VAR is limited to these 4 key stages so that it doesn’t interrupt the regular flow of play. 

Seems pretty straight forward right? WRONG.

VAR is upsetting fans throughout the Premier League. We’re seeing some controversial calls all over the show. Looking back at Man Utd vs Liverpool, Marcus Rashford took the lead with a jumping tap-in off Daniel James’ cross into the area from out wide.

However, before the goal, Divock Origi was fouled by a kick to the back of his leg. Origi dropped to the ground and the ball was played to Daniel James on the counter who crossed it into Marcus Rashford.

After these events transpired, VAR stepped in. A lot of people thought the goal was going to be disallowed due to the foul not being called and allowing play to continue resulting in a goal. But VAR allowed the goal.

Later in the match, VAR was called into action again. This time over a handball on Liverpool’s behalf. When Sadio Mane scored, it looked like he’d controlled the ball with his hand. VAR stepped in and overturned the decision and disallowed the goal.

Even though, retrospectively, these calls seem fair, fans are entitled to be upset.

So, what are the other criticisms of VAR?

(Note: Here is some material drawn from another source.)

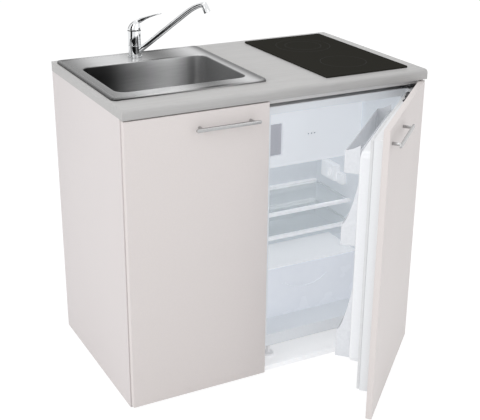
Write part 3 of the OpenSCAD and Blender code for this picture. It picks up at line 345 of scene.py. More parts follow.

  • VAR is monitored off-site so decisions can take a while, with some games having 5 or 6 minutes of stoppage time. This massively disrupts play during the match.
  • Fans are not always aware when a decision is being reviewed, especially in stadiums without a screen such as Anfield or Old Trafford. Fans at the Burnley vs West Ham game were left for 3 minutes while the teams scrambled around the VAR decision.
  • A lot of the joy can be removed from the game. When your team scores you want the stadium to erupt with passion. But thanks to VAR it can be a bit hesitant or reluctant to celebrate until your pending result has been cleared.

With VAR being so prevalent in modern-day football, what do you think? Lots of big clubs are backing the use of VAR while fans tend to be swinging the opposite way. Should it be a permanent fixture of all games?